Incorporation through Cooperation

Miriam De Dios

As CEO of Coopera, Miriam De Dios uses her personal experience and background to help credit unions reach the underserved

When Miriam De Dios counsels a credit union on engaging with the Hispanic community, she has an invaluable, intangible benefit: she’s lived it. While many of the Coopera CEO’s childhood friends probably received suckers each time their parents visited the community bank, De Dios waited in line with her father at the nearest check-cashing outlet and interpreted for him when language put up a barrier.
Immigrating from El Grullo, Mexico—a town in Jalisco— to Perry, Iowa, for better work, the De Dios family made sacrifices and adjustments to build a life in America. But one area from which they, and many families like them, remained outsiders was the mainstream financial industry.

For De Dios, this problem and her work as CEO of Coopera, which helps credit unions reach out to Hispanic communities, are personal. And it was through an internship that she realized she could blend the two. While studying at Iowa State University, De Dios joined State Farm Insurance as a marketing intern. Even though she had lived as a member of the financially underserved Hispanic community, it was this internship where she first realized the scope of the issue. “It made me realize I wanted to find a career where I could use my upbringing and language in a business capacity,” she says.

the statistics hispanics + Banking

Hispanics in the United States are unbanked

Hispanics in the United States are underbanked

Hispanics in the United States have never had a bank account

According to a 2011 survey by the FDIC, 20.1 percent of Hispanics in the United States are “unbanked,” meaning they don’t have any kind of deposit account at an insured depository institution. The same survey states that 28.6 percent are “underbanked,” or they have an account, but also rely on alternative financial services (AFS) such as nonbank money orders, nonbank check cashing, and nonbank remittances. More than 14 percent of Hispanics have never had a bank account.
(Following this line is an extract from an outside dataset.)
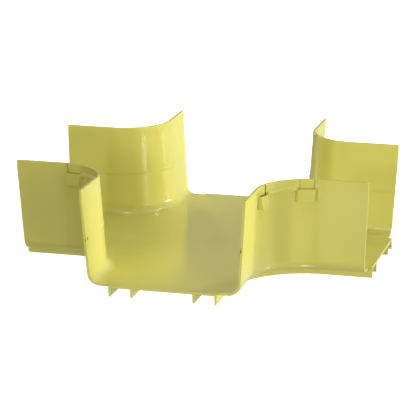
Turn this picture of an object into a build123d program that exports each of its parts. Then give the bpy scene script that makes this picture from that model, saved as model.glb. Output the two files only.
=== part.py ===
from build123d import *
import os
from math import asin, atan2, cos, degrees, radians, sin, tan

# Four-way cross for a fibre raceway: a flat floor with four open arms, and four curved corner
# walls that each run from one arm's end round to the next. It is moulded in one piece.
# Millimetres. X and Y run along the arms, Z is up, and the origin is the middle of the plane
# that the ribs under the floor stand on. Angles are in degrees.

# Channel
rim_width = 159.0        # clear width of an arm between the rims
arm_length = 180.0       # from the middle of the cross to an arm's end
wall_height = 95.2       # from the underside of the floor to the rim
corner_radius = 50.8     # bend radius of a corner wall's channel side, at the rim
thickness = 2.4          # floor and walls, square to their faces
root_radius = 9.6        # inside radius between wall and floor
wall_lean = 4.0          # outward lean of the walls
band_height = 9.3        # steeper band below the rim
band_lean = 2.3
end_lean = 3.0           # the walls' ends draw back towards the floor by this angle

# Ribs under the floor
rib_depth = 9.1
outer_rib_offset = 52.8  # from an arm's middle line to the middle of a rib
inner_rib_offset = 31.0
rib_root = 2.4           # width of a rib at the floor
rib_tip = 1.3            # width at its lower edge

# Bead along the channel side of each wall
bead_level = 45.9        # middle of the bead above the underside of the floor
bead_base = 2.9
bead_crest = 1.5
bead_rise = 0.55
bead_end_gap = 4.9       # from the bead's end to the wall's end

# Latch loops, two outside each corner wall, and the pocket in the rim above each
loop_top = 86.0          # above the underside of the floor
loop_height = 12.7
loop_near = 1.6          # from the start of the bend to the loop's outer side, at its top
loop_far = 18.4          # from the start of the bend to the inner edge of its front
loop_foot = 23.0         # from the start of the bend to the foot of its splayed inner side
loop_proud = 4.2         # from the wall to the loop's front, at its outer side
loop_turn = 12.0         # the front turns this far with the bend
loop_draft = 5.5         # slant of the outer sides of loop and pocket
loop_front = 1.5         # thickness of the loop's front
loop_corner = 0.6        # rounding of the front's inner upright edge
side_near = 2.4          # thickness of the loop's outer side
side_far = 1.3           # thickness of its inner side at the front
pocket_depth = 1.25      # at the rim
pocket_far = 18.7        # from the start of the bend to the inner edge of slot and pocket at the wall

# Ledge that joins the two loops of a corner
ledge_top = 87.9         # above the underside of the floor
ledge_height = 4.0
ledge_slope = 2.0        # height of the sloped upper part
ledge_proud = 1.7
ledge_end = 20.2         # from the start of the bend to where the ledge runs into the loop's side

overrun = 5.0            # cutters pass the faces they cut by this much

# Levels
floor_under = rib_depth
floor_over = floor_under + thickness
rim_level = floor_under + wall_height
band_level = rim_level - band_height
root_level = floor_over + root_radius

# Every corner wall bends about an upright axis outside the channel. A place on the wall is given
# by its distance from that axis and by the angle past the start of the bend.
axis_place = rim_width / 2 + corner_radius
half_bend = degrees(atan2(axis_place, axis_place))  # a corner is alike on both sides of its diagonal
lean = radians(wall_lean)
level_wall = thickness / cos(lean)
band_set = band_height * tan(radians(band_lean))


def wall_radius(level):
    """Distance of the wall's channel side from the corner axis at a level."""
    if level > band_level:
        return corner_radius + (rim_level - level) * tan(radians(band_lean))
    return corner_radius + band_set + (band_level - level) * tan(lean)


def outer_radius(level):
    """Distance of the wall's outer side from the corner axis at a level."""
    return wall_radius(level) - level_wall


def bend_plane(angle):
    """Upright plane through the corner axis: its X points at the wall, its Y points up."""
    turn = radians(angle)
    return Plane(
        origin=(axis_place, axis_place, 0),
        x_dir=(-cos(turn), -sin(turn), 0),
        z_dir=(-sin(turn), cos(turn), 0),
    )


def bend_point(radius, angle):
    """Place seen from above, at a distance from the corner axis and an angle of the bend."""
    turn = radians(angle)
    return (axis_place - radius * cos(turn), axis_place - radius * sin(turn))


def angle_at(radius, run):
    """Angle of the bend at which a circle has gone a given run past the start."""
    return degrees(asin(run / radius))


corner_axis = Axis((axis_place, axis_place, 0), (0, 0, 1))

# The root arcs share one middle, so that floor and wall keep one thickness round the bend.
root_middle = wall_radius(root_level) + root_radius / cos(lean)
outer_root = root_radius + thickness
foot_place = axis_place - root_middle
tongue_half = outer_rib_offset + rib_root / 2

# Levels and runs of the latch loops
loop_high = floor_under + loop_top
loop_low = loop_high - loop_height
embed_radius = outer_radius(loop_low) + level_wall / 2
pocket_radius = outer_radius(rim_level) + pocket_depth
ledge_high = floor_under + ledge_top
ledge_low = ledge_high - ledge_height
ledge_start = angle_at(outer_radius(loop_high), ledge_end)


def near_run(level):
    """How far past the start of the bend the loop's slanted outer side lies at a level."""
    return loop_near + (loop_high - level) * tan(radians(loop_draft))


def front_point(run, depth=0):
    """Place seen from above on the loop's front, or behind it by a depth across the arm."""
    first = axis_place - outer_radius(loop_high) + loop_proud
    across = first + (run - loop_near) * tan(radians(loop_turn)) - depth
    return (across, axis_place - run)


def circle_point(radius, run):
    """Place seen from above where a circle about the corner axis has gone a given run."""
    return bend_point(radius, angle_at(radius, run))


with BuildPart() as cross_fitting:
    # One eighth is modelled, half an arm and half a corner, and mirrored three times.

    # Wall and root, with the two ribs beside them, in the plane where the bend starts
    with BuildSketch(bend_plane(0)) as wall_section:
        with BuildLine():
            inner_band = (wall_radius(band_level), band_level)
            outer_band = (outer_radius(band_level), band_level)
            inner_arc = CenterArc((root_middle, root_level), root_radius, 180 + wall_lean, 90 - wall_lean)
            outer_arc = CenterArc((root_middle, root_level), outer_root, 180 + wall_lean, 90 - wall_lean)
            Polyline(
                inner_arc @ 0,
                inner_band,
                (corner_radius, rim_level),
                (outer_radius(rim_level), rim_level),
                outer_band,
                outer_arc @ 0,
            )
            Line(inner_arc @ 1, outer_arc @ 1)
        make_face()
        for offset in (outer_rib_offset, inner_rib_offset):
            middle = axis_place - offset
            with BuildLine():
                Polyline(
                    (middle - rib_root / 2, floor_under + thickness / 2),
                    (middle - rib_root / 2, floor_under),
                    (middle - rib_tip / 2, 0),
                    (middle + rib_tip / 2, 0),
                    (middle + rib_root / 2, floor_under),
                    (middle + rib_root / 2, floor_under + thickness / 2),
                    close=True,
                )
            make_face()
    extrude(amount=arm_length - axis_place)
    revolve(wall_section.sketch, axis=corner_axis, revolution_arc=half_bend)

    # Floor, out to the tongue's end
    with BuildSketch(Plane.XY.offset(floor_under)):
        with BuildLine():
            edge = CenterArc((axis_place, axis_place), root_middle, 180, half_bend)
            Polyline(edge @ 0, (foot_place, arm_length), (0, arm_length), (0, 0), edge @ 1)
        make_face()
    extrude(amount=thickness)

    # Bead on the channel side
    bead_place = floor_under + bead_level
    bead_end = arm_length - (band_level - bead_place) * tan(radians(end_lean)) - bead_end_gap
    with BuildSketch(bend_plane(0)) as bead_section:
        base_low, base_high = bead_place - bead_base / 2, bead_place + bead_base / 2
        crest_low, crest_high = bead_place - bead_crest / 2, bead_place + bead_crest / 2
        with BuildLine():
            Polyline(
                (wall_radius(base_low) - thickness / 2, base_low),
                (wall_radius(base_low), base_low),
                (wall_radius(crest_low) + bead_rise, crest_low),
                (wall_radius(crest_high) + bead_rise, crest_high),
                (wall_radius(base_high), base_high),
                (wall_radius(base_high) - thickness / 2, base_high),
                close=True,
            )
        make_face()
    extrude(amount=bead_end - axis_place)
    revolve(bead_section.sketch, axis=corner_axis, revolution_arc=half_bend)

    # Latch loop: its outer side slants, so it is lofted from its lower to its upper outline.
    for level in (loop_low, loop_high):
        with BuildSketch(Plane.XY.offset(level)) as loop_outline:
            with BuildLine():
                start = circle_point(embed_radius, near_run(level))
                finish = circle_point(embed_radius, loop_foot)
                RadiusArc(start, finish, embed_radius)
                Polyline(finish, front_point(loop_far), front_point(near_run(level)), start)
            make_face()
            fillet(loop_outline.vertices().sort_by_distance(front_point(loop_far))[0], loop_corner)
    loft(ruled=True)

    # Ledge from the loop to the middle of the corner
    with BuildSketch(bend_plane(ledge_start)) as ledge_section:
        knee = ledge_high - ledge_slope
        with BuildLine():
            Polyline(
                (outer_radius(ledge_high) + level_wall / 2, ledge_high),
                (outer_radius(ledge_high), ledge_high),
                (outer_radius(knee) - ledge_proud, knee),
                (outer_radius(ledge_low) - ledge_proud, ledge_low),
                (outer_radius(ledge_low) + level_wall / 2, ledge_low),
                close=True,
            )
        make_face()
    revolve(axis=corner_axis, revolution_arc=half_bend - ledge_start)

    # Slot down through the loop, and the pocket that runs from it up through the rim
    far_run = loop_far - side_far
    front_depth = loop_front / cos(radians(loop_turn))
    for level in (loop_low - overrun, rim_level + overrun):
        with BuildSketch(Plane.XY.offset(level)):
            run = near_run(level) + side_near
            with BuildLine():
                start = circle_point(pocket_radius, run)
                finish = circle_point(pocket_radius, pocket_far)
                RadiusArc(start, finish, pocket_radius)
                Polyline(finish, front_point(far_run, front_depth), front_point(run, front_depth), start)
            make_face()
    loft(ruled=True, mode=Mode.SUBTRACT)

    # The arm's end is drawn back on both sides of the tongue.
    with BuildSketch(Plane.YZ.offset(tongue_half)):
        low = floor_under - overrun
        with BuildLine():
            Polyline(
                (arm_length, rim_level + overrun),
                (arm_length, band_level),
                (arm_length - (band_level - low) * tan(radians(end_lean)), low),
                (arm_length + overrun, low),
                (arm_length + overrun, rim_level + overrun),
                close=True,
            )
        make_face()
    extrude(amount=axis_place - tongue_half, mode=Mode.SUBTRACT)

    mirror(about=Plane(origin=(0, 0, 0), z_dir=(1, -1, 0)))
    mirror(about=Plane.YZ)
    mirror(about=Plane.XZ)

cross_fitting.part.label = "cross_fitting"
os.makedirs("parts", exist_ok=True)
export_step(cross_fitting.part, "parts/cross_fitting.step")
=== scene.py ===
from math import cos, radians, sin

import bmesh
import bpy
from mathutils import Matrix, Vector

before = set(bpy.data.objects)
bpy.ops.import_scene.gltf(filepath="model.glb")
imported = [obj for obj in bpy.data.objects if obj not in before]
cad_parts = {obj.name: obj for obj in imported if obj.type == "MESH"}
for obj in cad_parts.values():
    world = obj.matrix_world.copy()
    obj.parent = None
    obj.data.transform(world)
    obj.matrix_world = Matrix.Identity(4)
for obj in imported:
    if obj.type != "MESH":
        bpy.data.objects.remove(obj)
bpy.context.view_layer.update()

# The cross fitting: one injection moulding in yellow plastic, semi-gloss, as it leaves the mould.
# The mould gives it sharp but not knife-edged corners, a faint orange peel on the wide walls, and
# shallow sink lines on the floor above the ribs. Nothing is fixed to it.


class Links:
    """A socket of a node tree that takes part in sums."""

    def __init__(self, tree, socket=None):
        self.tree, self.socket = tree, socket

    def node(self, kind, settings=None, out=0, **values):
        """One node with its settings and the values or links of its sockets."""
        made = self.tree.nodes.new(kind)
        for key, value in (settings or {}).items():
            setattr(made, key, value)
        for key, value in values.items():
            place = int(key[1:]) if key[1:].isdigit() else key.replace("_", " ")
            if isinstance(value, Links):
                self.tree.links.new(value.socket, made.inputs[place])
            else:
                made.inputs[place].default_value = value
        return Links(self.tree, made.outputs[out])

    def beside(self, out):
        """Another output of the node that this socket is on."""
        return Links(self.tree, self.socket.node.outputs[out])

    def math(self, operation, first, second=0.0):
        return self.node("ShaderNodeMath", {"operation": operation}, i0=first, i1=second)

    def mixed(self, kind, share, first, second):
        """Between two colours (RGBA) or two vectors (VECTOR), by a share of the second."""
        out, place = {"RGBA": (2, 6), "VECTOR": (1, 4)}[kind]
        ends = {"i%d" % place: first, "i%d" % (place + 1): second}
        return self.node("ShaderNodeMix", {"data_type": kind}, out, i0=share, **ends)

    def __add__(self, other):
        return self.math("ADD", self, other)

    __radd__ = __add__

    def __sub__(self, other):
        return self.math("SUBTRACT", self, other)

    def __rsub__(self, other):
        return self.math("SUBTRACT", other, self)

    def __mul__(self, other):
        return self.math("MULTIPLY", self, other)

    __rmul__ = __mul__

    def __truediv__(self, other):
        return self.math("DIVIDE", self, other)

    def __rtruediv__(self, other):
        return self.math("DIVIDE", other, self)

    def __abs__(self):
        return self.math("ABSOLUTE", self)

    def held(self, low=0.0, high=1.0):
        """Kept between two values."""
        return self.node("ShaderNodeClamp", i0=self, i1=low, i2=high)


plastic = bpy.data.materials.new("yellow_moulding")
plastic.use_nodes = True
start = Links(plastic.node_tree)
shader = plastic.node_tree.nodes["Principled BSDF"]
place = start.node("ShaderNodeTexCoord", out=3)

# Pigment: broad clouds, and faint upright streaks where the melt filled the walls
yellow = (0.80, 0.745, 0.18, 1.0)
dense_yellow = (0.77, 0.712, 0.163, 1.0)
cloud_share, streak_share = 1.2, 0.5
cloud = start.node("ShaderNodeTexNoise", Vector=place, Scale=13.0, Detail=3.0, Roughness=0.5)
stretched = start.node("ShaderNodeMapping", Vector=place, Scale=(70.0, 70.0, 9.0))
streak = start.node("ShaderNodeTexNoise", Vector=stretched, Scale=1.0, Detail=2.0, Roughness=0.6)
dense = ((cloud - 0.5) * cloud_share + (streak - 0.5) * streak_share + 0.5).held()
body = start.mixed("RGBA", dense, yellow, dense_yellow)

# Corners: painted highlight. They are painted lighter to stand in for the bright lines that light
# makes shining through the thin corners. The paint lies where the rounded normal and the flat one part
# company.
corner_highlight_yellow = (0.85, 0.80, 0.24, 1.0)
corner_round, corner_gain, corner_highlight_share = 0.00025, 6.0, 0.6
rounded = start.node("ShaderNodeBevel", {"samples": 6}, Radius=corner_round)
flat = start.node("ShaderNodeNewGeometry", out=1)
together = start.node("ShaderNodeVectorMath", {"operation": "DOT_PRODUCT"}, out=1, i0=rounded, i1=flat)
corner = ((1.0 - together) * corner_gain).held()
# painted highlight: the corners take the lighter yellow
corner_highlighted = start.mixed("RGBA", corner * corner_highlight_share, body, corner_highlight_yellow)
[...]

There is a lot of uncertainty, says De Dios, about financial institutions among Latinos. Some who have immigrated here may have had bad experiences with banks in their former countries. Others may have been mistreated or preyed upon by institutions here. If a bank or credit union doesn’t offer service in Spanish, communication can be a hindrance. Even simple factors such as hours of operation, lack of fees, and red tape make many Hispanics choose AFS over traditional institutions. “It’s definitely a large issue,” De Dios says. “I can’t imagine how credit unions would have affected our family growing up had we known about them.”

Before a credit union decides to host a fiesta or revamp its products and services to meet the needs of its Hispanic community, Coopera administers an assessment called the Hispanic Opportunity Navigator, which draws detailed information from a credit union to form a plan of progress. That may involve the Coopera Card, which is a prepaid reloadable card for which most people can qualify with no credit history and without traditional ID and documentation (for those Hispanics who may have a passport but not a driver’s license, for example). The fee structure has also been adapted to serve the Hispanic community. “We know individuals might use the card to transfer money to relatives abroad,” De Dios says. “They can use it internationally without fees [that are typically] associated with calling the interactive voice system and transfer support.”

Through more than 200 best practices, Coopera is working to resolve the disconnect between Hispanics and their credit unions across the nation. “Our philosophy has been to empower credit unions,” De Dios says. “We have the capability to do outreach for them, but we’re not the ones working there every day.” For this reason, Coopera urges its clients to build relationships with their Hispanic members and Hispanic community partners to build trust.

Coopera’s late founder, Warren Morrow, brought years of service in advocacy for the underserved and built Coopera’s mission on the belief that financial stability for Hispanics could lead to stability and success in other aspects of their lives, such as health care and education.

De Dios continues to serve her community outside of consulting on Monday and Wednesday nights when she teaches English as a second language (ESL) classes. For her, the feeling of teaching someone a skill that will change their life over the long-term is similar to the satisfaction of helping someone achieve financial stability or reach goals that banking with a credit union facilitates. “It makes me feel a part of something much larger than myself and Coopera,” De Dios says. “There’s something very fulfilling about knowing that you can be a voice for a community. That’s something I learned directly from Warren, and I feel very fortunate to be able to carry that into what I do in the business world.”